EXERCISE:
Quote exactly the lines from the line containing "make_tread(parts, tools)" to the line containing "imported = [obj", both lines included, please, and nothing more.

===============

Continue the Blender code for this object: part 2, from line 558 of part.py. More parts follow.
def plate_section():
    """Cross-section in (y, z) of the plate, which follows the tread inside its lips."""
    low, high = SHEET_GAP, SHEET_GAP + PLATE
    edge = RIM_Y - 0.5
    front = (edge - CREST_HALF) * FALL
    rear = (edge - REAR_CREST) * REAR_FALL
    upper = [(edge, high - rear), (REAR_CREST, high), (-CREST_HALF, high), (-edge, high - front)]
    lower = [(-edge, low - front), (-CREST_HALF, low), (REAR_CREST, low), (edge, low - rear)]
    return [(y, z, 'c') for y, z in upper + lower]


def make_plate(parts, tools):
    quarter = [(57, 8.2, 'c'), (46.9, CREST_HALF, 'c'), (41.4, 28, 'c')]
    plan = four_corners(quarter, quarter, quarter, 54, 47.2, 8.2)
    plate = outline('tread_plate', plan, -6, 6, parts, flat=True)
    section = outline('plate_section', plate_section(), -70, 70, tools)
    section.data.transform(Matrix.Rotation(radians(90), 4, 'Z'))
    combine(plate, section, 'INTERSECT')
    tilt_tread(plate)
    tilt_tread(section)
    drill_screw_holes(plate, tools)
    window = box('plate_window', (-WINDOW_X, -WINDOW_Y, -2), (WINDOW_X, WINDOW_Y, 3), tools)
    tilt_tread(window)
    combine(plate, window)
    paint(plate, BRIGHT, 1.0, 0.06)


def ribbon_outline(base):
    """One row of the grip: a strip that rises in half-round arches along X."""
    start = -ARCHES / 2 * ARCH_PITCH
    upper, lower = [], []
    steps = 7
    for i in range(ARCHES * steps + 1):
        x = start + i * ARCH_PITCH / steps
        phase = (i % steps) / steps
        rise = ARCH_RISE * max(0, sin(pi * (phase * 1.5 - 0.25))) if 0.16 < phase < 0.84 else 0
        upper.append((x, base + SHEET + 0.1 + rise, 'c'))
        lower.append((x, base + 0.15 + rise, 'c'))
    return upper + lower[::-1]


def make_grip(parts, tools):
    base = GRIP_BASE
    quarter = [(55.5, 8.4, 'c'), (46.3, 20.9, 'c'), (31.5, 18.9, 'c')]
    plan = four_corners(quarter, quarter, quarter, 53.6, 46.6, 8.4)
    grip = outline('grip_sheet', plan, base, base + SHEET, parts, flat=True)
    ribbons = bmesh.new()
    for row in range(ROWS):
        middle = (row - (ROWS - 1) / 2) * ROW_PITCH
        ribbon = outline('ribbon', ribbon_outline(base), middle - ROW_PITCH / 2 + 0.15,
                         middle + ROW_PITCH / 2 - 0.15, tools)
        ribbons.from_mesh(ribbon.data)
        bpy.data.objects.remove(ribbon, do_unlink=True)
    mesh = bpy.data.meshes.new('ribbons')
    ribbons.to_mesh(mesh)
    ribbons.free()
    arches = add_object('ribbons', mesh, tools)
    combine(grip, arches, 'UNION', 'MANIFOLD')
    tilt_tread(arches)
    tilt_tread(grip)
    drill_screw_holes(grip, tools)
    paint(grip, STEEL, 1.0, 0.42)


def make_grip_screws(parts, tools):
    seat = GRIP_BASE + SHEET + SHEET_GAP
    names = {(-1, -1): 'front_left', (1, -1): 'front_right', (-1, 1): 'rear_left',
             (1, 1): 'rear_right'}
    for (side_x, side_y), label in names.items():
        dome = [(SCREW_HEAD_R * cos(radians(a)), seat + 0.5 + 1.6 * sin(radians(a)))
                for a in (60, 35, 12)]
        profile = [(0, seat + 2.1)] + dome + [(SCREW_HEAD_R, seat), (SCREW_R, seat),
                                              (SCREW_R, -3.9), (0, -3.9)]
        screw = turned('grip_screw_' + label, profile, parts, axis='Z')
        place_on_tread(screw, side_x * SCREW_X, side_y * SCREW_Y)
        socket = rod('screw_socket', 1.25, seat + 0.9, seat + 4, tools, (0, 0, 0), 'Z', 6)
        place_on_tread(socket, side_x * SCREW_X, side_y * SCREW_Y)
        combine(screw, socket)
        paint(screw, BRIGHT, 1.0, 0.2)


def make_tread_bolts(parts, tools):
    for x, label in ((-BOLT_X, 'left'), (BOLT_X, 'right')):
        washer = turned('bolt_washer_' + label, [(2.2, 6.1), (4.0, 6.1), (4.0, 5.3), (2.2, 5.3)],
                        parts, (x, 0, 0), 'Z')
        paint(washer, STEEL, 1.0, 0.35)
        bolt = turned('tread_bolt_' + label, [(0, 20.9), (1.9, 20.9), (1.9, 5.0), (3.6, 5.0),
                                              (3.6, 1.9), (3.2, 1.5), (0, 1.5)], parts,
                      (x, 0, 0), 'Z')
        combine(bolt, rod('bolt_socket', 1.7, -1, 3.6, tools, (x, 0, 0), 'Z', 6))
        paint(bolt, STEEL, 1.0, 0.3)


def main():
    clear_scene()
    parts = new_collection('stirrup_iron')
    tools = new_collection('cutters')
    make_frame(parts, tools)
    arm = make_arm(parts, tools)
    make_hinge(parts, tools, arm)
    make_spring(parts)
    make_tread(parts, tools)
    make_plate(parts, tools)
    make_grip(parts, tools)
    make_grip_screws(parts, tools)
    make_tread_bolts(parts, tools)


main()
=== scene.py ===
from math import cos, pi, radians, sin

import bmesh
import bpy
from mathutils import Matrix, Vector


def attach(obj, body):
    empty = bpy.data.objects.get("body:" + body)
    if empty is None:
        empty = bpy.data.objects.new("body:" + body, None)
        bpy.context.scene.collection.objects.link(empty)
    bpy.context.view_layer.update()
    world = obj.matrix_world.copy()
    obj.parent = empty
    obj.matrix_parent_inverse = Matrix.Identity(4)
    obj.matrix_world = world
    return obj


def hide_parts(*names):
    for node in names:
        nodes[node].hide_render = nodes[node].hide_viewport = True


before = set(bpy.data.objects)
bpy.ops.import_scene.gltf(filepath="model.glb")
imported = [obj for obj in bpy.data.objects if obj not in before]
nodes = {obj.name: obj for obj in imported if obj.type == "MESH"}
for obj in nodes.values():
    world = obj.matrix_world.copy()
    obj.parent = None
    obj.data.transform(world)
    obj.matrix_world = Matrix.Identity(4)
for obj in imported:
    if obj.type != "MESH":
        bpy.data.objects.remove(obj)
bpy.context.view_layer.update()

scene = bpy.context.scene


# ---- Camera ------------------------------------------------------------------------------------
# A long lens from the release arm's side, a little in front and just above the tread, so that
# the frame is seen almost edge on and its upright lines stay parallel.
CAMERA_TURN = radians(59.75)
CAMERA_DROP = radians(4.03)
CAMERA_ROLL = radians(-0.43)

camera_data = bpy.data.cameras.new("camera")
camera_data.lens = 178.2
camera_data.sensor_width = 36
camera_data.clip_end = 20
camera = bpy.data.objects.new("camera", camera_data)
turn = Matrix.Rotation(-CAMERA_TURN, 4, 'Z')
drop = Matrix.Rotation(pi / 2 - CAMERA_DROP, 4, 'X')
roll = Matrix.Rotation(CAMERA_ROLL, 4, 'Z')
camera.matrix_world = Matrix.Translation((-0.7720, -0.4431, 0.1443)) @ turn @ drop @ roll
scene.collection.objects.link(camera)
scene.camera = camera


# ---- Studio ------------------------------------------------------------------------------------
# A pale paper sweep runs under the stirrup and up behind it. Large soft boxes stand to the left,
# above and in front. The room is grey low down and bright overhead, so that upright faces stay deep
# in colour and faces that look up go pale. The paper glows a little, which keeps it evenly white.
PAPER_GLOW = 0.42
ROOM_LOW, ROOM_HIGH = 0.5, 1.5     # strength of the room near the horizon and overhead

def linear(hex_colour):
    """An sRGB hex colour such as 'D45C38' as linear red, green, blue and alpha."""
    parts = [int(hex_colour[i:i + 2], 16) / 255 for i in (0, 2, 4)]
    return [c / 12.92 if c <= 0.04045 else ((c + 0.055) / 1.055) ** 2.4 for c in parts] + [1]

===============

REPLY:
    make_tread(parts, tools)
    make_plate(parts, tools)
    make_grip(parts, tools)
    make_grip_screws(parts, tools)
    make_tread_bolts(parts, tools)


main()
=== scene.py ===
from math import cos, pi, radians, sin

import bmesh
import bpy
from mathutils import Matrix, Vector


def attach(obj, body):
    empty = bpy.data.objects.get("body:" + body)
    if empty is None:
        empty = bpy.data.objects.new("body:" + body, None)
        bpy.context.scene.collection.objects.link(empty)
    bpy.context.view_layer.update()
    world = obj.matrix_world.copy()
    obj.parent = empty
    obj.matrix_parent_inverse = Matrix.Identity(4)
    obj.matrix_world = world
    return obj


def hide_parts(*names):
    for node in names:
        nodes[node].hide_render = nodes[node].hide_viewport = True


before = set(bpy.data.objects)
bpy.ops.import_scene.gltf(filepath="model.glb")
imported = [obj for obj in bpy.data.objects if obj not in before]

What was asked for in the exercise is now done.